Weltbild-Insolvenz: Warum die Verlage Weltbild brauchen

Weltbild-Insolvenz

Warum die Verlage Weltbild brauchen

    • |
    Die deutschen Verlage trifft die Weltbild-Insolvenz hart. Kommen sie genau deshalb als Investoren infrage?
    Die deutschen Verlage trifft die Weltbild-Insolvenz hart. Kommen sie genau deshalb als Investoren infrage? Foto: Boris Roessler/dpa

    Das Interesse des Kölner Bastei-Lübbe-Verlags an Weltbild ist kein Zufall. Denn die Buchbranche in Deutschland erwirtschaftet mit Weltbild einen großen Teil ihres Umsatzes, berichten Experten. Auch aus dieser Richtung könnten Investoren kommen. Bastei Lübbe beispielsweise verlegt längst viel mehr als die bekannten Heftchen „Der Bergdoktor“ oder „Jerry Cotton“. Auf dem Programm stehen heute viele Unterhaltungsbücher. Darunter der Bestseller „Inferno“ von Dan Brown oder Daniela Katzenbergers Buch über die Liebe – „Katze küsst Kater“. Würde Weltbild tatsächlich verschwinden, würde dies die Verlagsbranche in Deutschland erschüttern. Weltbild ist zusammen mit Hugendubel hinter Thalia der zweitgrößte Buchhändler Deutschlands, wie das Magazin Buchreport berichtet.
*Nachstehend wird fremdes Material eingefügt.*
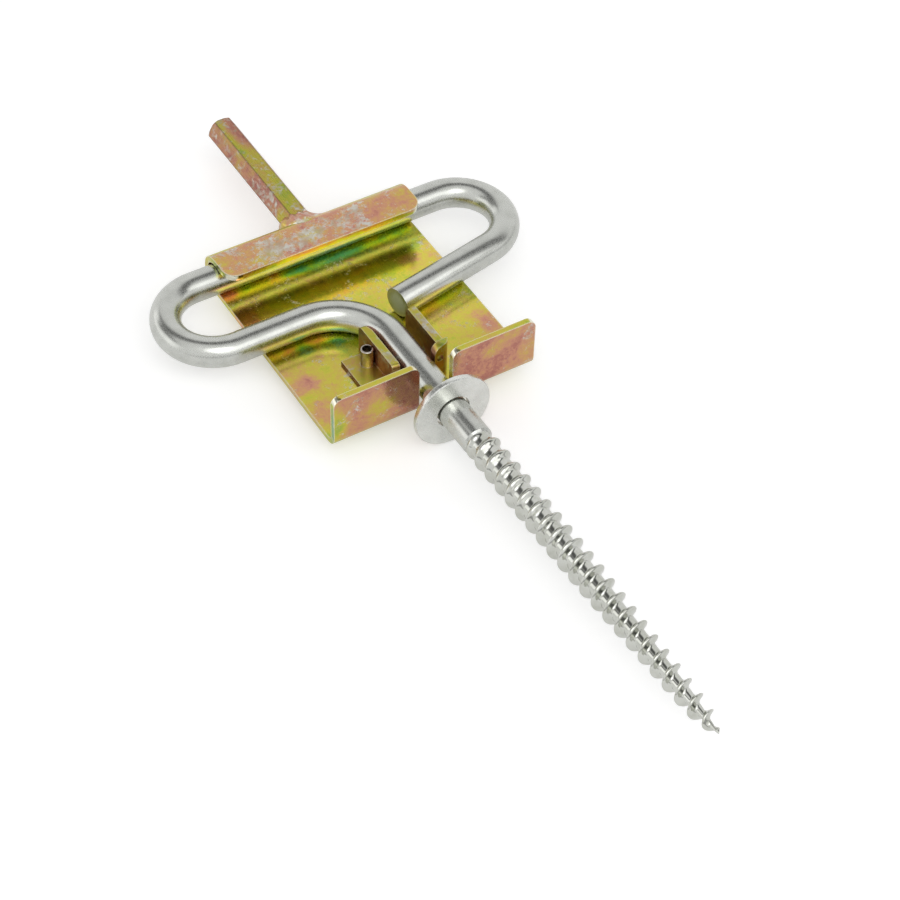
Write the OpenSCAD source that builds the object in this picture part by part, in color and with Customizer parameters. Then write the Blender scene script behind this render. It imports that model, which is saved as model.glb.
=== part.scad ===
// Screw-in loop seated in its hex-shank driver.
// The loop is one round bar: a wide T-shaped eye, a straight neck and a tapered screw, drawn
// here as its core without the ridge of its wood thread.
// The driver is folded sheet: a lip hooks over the loop's top bar and two tabs fork its neck.
// The screw's axis is Y with the tip towards -Y. The origin is where that axis meets the
// washer's bearing face. +Z points away from the driver's plate.

/* [Loop] */
// Diameter of the round bar
bar_d = 12; // [11.5:0.1:12.4]
// Distance from the screw's axis to the middle of the left lobe
left_half = 52.5; // [51:0.5:56]
// Distance from the screw's axis to the middle of the right lobe
right_half = 53.8; // [51:0.5:56]
// Radius of the bends at the two ends of the eye, on the bar's axis
lobe_r = 18.5; // [18:0.5:20]
// Distance from the washer's bearing face to the top bar's axis
top_y = 105; // [104:1:108]
// Radius of the bend from the eye into the neck, on the bar's axis
neck_bend_r = 25; // [24:0.5:26]
// Slope of the free leg towards the neck, in degrees
free_leg_tilt = 11; // [9:1:12]
// Distance of the free leg's cut end from the screw's axis
free_end_x = 11; // [10:0.1:13]

/* [Screw] */
// Length of the screw below the washer
screw_l = 165; // [150:1:180]
// Length of the plain neck below the washer
neck_l = 16.7; // [14:0.1:20]
// Radius of the thread's crest, which the washer has to pass
crest_r = 6.4; // [6.2:0.05:6.7]
// Radius of the core where the thread starts
core_r = 4.8; // [4.4:0.1:5.2]
// Radius of the core where the gimlet point starts
core_tip_r = 2.1; // [1.7:0.1:2.5]
// Length of the gimlet point
point_l = 18; // [14:1:24]

/* [Washer] */
// Outer diameter of the washer
washer_d = 31; // [28:0.5:34]
// Thickness of the washer
washer_t = 2.5; // [2:0.1:3]
// Gap between the washer's hole and the thread's crest
washer_gap = 0.4; // [0.3:0.05:0.8]

/* [Driver sheet] */
// Thickness of the driver's sheet
sheet_t = 2.5; // [2:0.1:3]
// Width of the driver's plate
plate_w = 85; // [80:1:90]
// Gap between the bar and the sheet that holds it
seat_gap = 0.4; // [0.35:0.05:0.6]
// How far the middle of the fold lies behind the top bar's axis
fold_back = 0.5; // [0:0.1:0.8]
// Distance from the top bar's axis to the lip's front edge
lip_l = 11.5; // [9:0.5:13]
// Corner radius of the lip
lip_corner_r = 6; // [4:0.5:8]
// Distance from the washer's bearing face to the front of the tabs
tab_y = 12.4; // [11.5:0.1:13]
// Height of the tabs above the screw's axis
tab_top = 15.3; // [12:0.1:17]
// Half the width of the fork between the tabs
fork_half = 7; // [6.7:0.1:7.5]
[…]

    Weltbild hat eine zentrale Stellung auf dem deutschen Buchmarkt

    Torsten Casimir kennt die Buchbranche Deutschlands bestens. Der Chefredakteur des Börsenblatts hat Weltbild im Herbst 2013 gar als „systemrelevant“ bezeichnet. Bewusst spielte Casimir auf das Etikett für Banken an, deren Abwicklung in der Finanzkrise als ausgeschlossen galt, hätte man nicht das Finanzsystem zusammenbrechen lassen wollen. Auch Weltbild nehme eine zentrale Stellung für den deutschen Buchmarkt ein, argumentiert er. Das Börsenblatt ist die Fachzeitschrift des Börsenvereins des Deutschen Buchhandels, der die Interessen von Verlagen, Großhandel und Buchhändlern vertritt.

    „Weltbild ist ein wesentlicher Händler im Vertrieb von Büchern“, erklärt Casimir im Gespräch mit unserer Zeitung. Das Unternehmen, das zuletzt allein mit Büchern geschätzt immer noch einen Jahresumsatz von gut einer halben Milliarde Euro erreicht habe, gewinne seine Bedeutung über zwei Kanäle: Einmal über die Online-Plattform weltbild.de. Und dann über die derzeit noch etwa 230 Filialen von Weltbild und Jokers. Weltbild betreibt sein Filialgeschäft unter dem Dach der Holding DBH – zusammen mit der Familie Hugendubel. Zur DBH gehören auch die Hugendubel-Buchläden.

    "Weltbild steht für rund 20 Prozent des deutschen Buchhandelsumsatzes."

    Die Weltbild-Insolvenz lässt die Branche deshalb nicht kalt. „Alle Buchproduzenten sind vielmehr in heller Aufregung“, sagt Casimir. Sie müssten ihre Absatzstrategien ändern und davon ausgehen, dass sie ihre Umsatzziele nicht erreichen. „Es gibt Verlage, die nur über weltbild.de Umsätze im Millionen-Bereich machen“, sagt Casimir. Dabei gehe es vor allem um Unterhaltungsliteratur und populäre Ratgeber. Katastrophal wäre es für viele Verlage, wenn sich auch Hugendubel im Zuge der Weltbild-Krise nicht halten könnte.

    Ähnlich sieht es auch der Branchenexperte und Sachbuchautor Holger Ehling, früherer Pressesprecher der Frankfurter Buchmesse: „Weltbild steht für rund 20 Prozent des deutschen Buchhandelsumsatzes“, erklärt er. „Wenn solch ein Vertriebskanal wegbricht, haben viele Unternehmen Schluckbeschwerden.“ Dies treffe auf alle bekannten Verlage auf dem Massenmarkt zu.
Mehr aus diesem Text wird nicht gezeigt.